Object of predestination.—The object of predestination is glory: I see thee believing; I will therefore that thou be glorified like My Son. Such is the meaning of the decree. The predestination of which Paul speaks is not a predestination to faith, but a predestination to glory, founded on the prevision of faith. Faith is in a sense the work of God; but it contains a factor, in virtue of which it reacts on God, as an object reacts on the mind which takes cognisance of it—this is the free adherence of man to the solicitation of God. Here is the element which distinguishes the act of foreknowledge from that of predestination, and because of which the former logically precedes the latter.—Godet.
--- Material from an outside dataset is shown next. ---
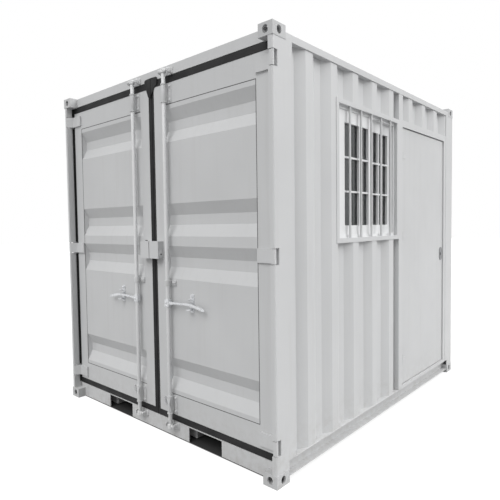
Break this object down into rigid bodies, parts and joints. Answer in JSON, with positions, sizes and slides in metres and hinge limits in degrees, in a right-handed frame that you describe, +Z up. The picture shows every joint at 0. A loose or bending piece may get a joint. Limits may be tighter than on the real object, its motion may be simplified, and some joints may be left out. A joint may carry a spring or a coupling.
{
  "type": "short steel storage container with side door and window",
  "caption": "Short steel storage container with corrugated walls, hinged cargo doors with lock rods, a barred side window and a hinged side door.",
  "frame": {"origin": "centre of the footprint, on the ground", "axes": "+Z up, -Y out of the cargo doors, +X out of the wall with the window and the side door"},
  "size_m": [2.225, 2.743, 2.5],
  "materials": {
    "bottom_castings": "pale grey paint over steel",
    "top_castings": "pale grey paint over steel",
    "front_posts": "pale grey paint over steel",
    "rear_posts": "pale grey paint over steel",
    "door_header": "pale grey paint over steel",
    "door_sill": "pale grey paint over steel",
    "rear_top_beam": "pale grey paint over steel",
    "rear_bottom_beam": "pale grey paint over steel",
    "top_side_rails": "pale grey paint over steel",
    "bottom_side_rails": "pale grey paint over steel",
    "fork_tubes": "pale grey paint over steel",
    "cross_members": "pale grey paint over steel",
    "floor_board": "plain board floor",
    "roof_sheet": "pale grey paint over steel",
    "left_wall": "pale grey paint over steel",
    "rear_wall": "pale grey paint over steel",
    "right_wall_front": "pale grey paint over steel",
    "right_wall_below": "pale grey paint over steel",
    "right_wall_above": "pale grey paint over steel",
    "wall_over_door": "pale grey paint over steel",
    "window_frame": "pale grey paint over steel",
    "window_sashes": "white window frame",
    "window_glass": "clear pane",
    "window_bars": "pale grey paint over steel",
    "jamb_post": "pale grey paint over steel",
    "side_door_frame": "pale grey paint over steel",
    "side_hinge_posts": "pale grey paint over steel",
    "keepers": "pale grey paint over steel",
    "left_leaf": "pale grey paint over steel",
    "left_gasket": "black door seal",
    "left_hinges": "pale grey paint over steel",
    "left_rod_guides": "pale grey paint over steel",
    "left_lock_box": "pale grey paint over steel",
    "right_leaf": "pale grey paint over steel",
    "right_gasket": "black door seal",
    "right_hinges": "pale grey paint over steel",
    "right_rod_guides": "pale grey paint over steel",
    "right_lock_box": "pale grey paint over steel",
    "left_lock_rod": "pale grey paint over steel",
    "right_lock_rod": "pale grey paint over steel",
    "side_leaf": "pale grey paint over steel",
    "side_hinges": "pale grey paint over steel",
    "side_lock": "dull steel lock plate and knob"
  },
  "bodies": {
    "container": {"bottom_castings": "bottom_castings", "top_castings": "top_castings", "front_posts": "front_posts", "rear_posts": "rear_posts", "door_header": "door_header", "door_sill": "door_sill", "rear_top_beam": "rear_top_beam", "rear_bottom_beam": "rear_bottom_beam", "top_side_rails": "top_side_rails", "bottom_side_rails": "bottom_side_rails", "fork_tubes": "fork_tubes", "cross_members": "cross_members", "floor_board": "floor_board", "roof_sheet": "roof_sheet", "left_wall": "left_wall", "rear_wall": "rear_wall", "right_wall_front": "right_wall_front", "right_wall_below": "right_wall_below", "right_wall_above": "right_wall_above", "wall_over_door": "wall_over_door", "window_frame": "window_frame", "window_sashes": "window_sashes", "window_glass": "window_glass", "window_bars": "window_bars", "jamb_post": "jamb_post", "side_door_frame": "side_door_frame", "side_hinge_posts": "side_hinge_posts", "keepers": "keepers"},
    "left_door": {"left_leaf": "left_leaf", "left_gasket": "left_gasket", "left_hinges": "left_hinges", "left_rod_guides": "left_rod_guides", "left_lock_box": "left_lock_box"},
    "right_door": {"right_leaf": "right_leaf", "right_gasket": "right_gasket", "right_hinges": "right_hinges", "right_rod_guides": "right_rod_guides", "right_lock_box": "right_lock_box"},
    "left_rod": {"left_lock_rod": "left_lock_rod"},
    "right_rod": {"right_lock_rod": "right_lock_rod"},
    "side_door": {"side_leaf": "side_leaf", "side_hinges": "side_hinges", "side_lock": "side_lock"}
  },
  "joints": [
    {"name": "left_door_hinge", "type": "hinge", "parent": "container", "child": "left_door", "pos_m": [-1.0995, -1.3585, 1.267], "axis": [0, 0, -1], "range_deg": [0, 260]},
    {"name": "right_door_hinge", "type": "hinge", "parent": "container", "child": "right_door", "pos_m": [1.0995, -1.3585, 1.267], "axis": [0, 0, 1], "range_deg": [0, 260]},
    {"name": "left_rod_turn", "type": "hinge", "parent": "left_door", "child": "left_rod", "pos_m": [-0.175, -1.3445, 0.925], "axis": [0, 0, -1], "range_deg": [-90, 0]},
    {"name": "right_rod_turn", "type": "hinge", "parent": "right_door", "child": "right_rod", "pos_m": [0.175, -1.3445, 0.925], "axis": [0, 0, 1], "range_deg": [-90, 0]},
    {"name": "side_door_hinge", "type": "hinge", "parent": "container", "child": "side_door", "pos_m": [1.1005, 0.2605, 1.3], "axis": [0, 0, -1], "range_deg": [0, 120]}
  ]
}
Christ the firstborn.—God set up Christ as the great standard or standing copy, according to which all believers should be framed and wrought just like Him: “Whom He did foreknow, He also did predestinate to be conformed to the image of His Son, that He might be the firstborn among many brethren.” To the image of His Son; not to the image of the most glorious man that ever was in the world. Not to Enoch, that signal walker with God; nor Noah, the only loyal preacher of righteousness in his time; nor Abraham, God’s friend and the believer’s father; but His own Son, who was free from all taint of sin. As His perfect purity made Him fit to be a sacrifice to take away sin (1 John 3:5); to be an advocate to plead against sin, “Jesus Christ the righteous” (1 John 2:1),—so also to be the idea according to which all believers should be framed. Now the weakest habitual grace is an inchoative conformity to Christ as well as the strongest, and as well as that which is perfected in heaven, and hath in its own nature all the parts of that grace which is in Christ—as an infant in his body hath the lineaments of his father, as well as the grown son.—Charnock.
ILLUSTRATIONS TO CHAPTER 8
Romans 8:31. Luther’s faith.—And for the time to come let us trust in God, that God will be with us if we be with Him, and stick to Him. Who then shall be against us? Let the devil, and Rome, and hell be all against us if God be with us. Bellarmine goes about to prove Luther a false prophet. Luther, as he was a courageous man and had a great and mighty spirit of faith and prayer, so his expressions were suitable to his spirit. What saith he? The cause that I defend is Christ’s and God’s cause, and all the world shall not stand against it. It shall prevail. If there be a counsel in earth, there is a counsel in heaven that will disappoint all. God laughs in heaven at His enemies; and shall we weep? And things are in a good way if we can go on and help the cause of God with our prayers and faith that God will go on, and with our cheerfulness and joy that God may delight to go on with His own cause. We may encourage ourselves; though perhaps we shall not see the issue of these things, yet posterity shall see it.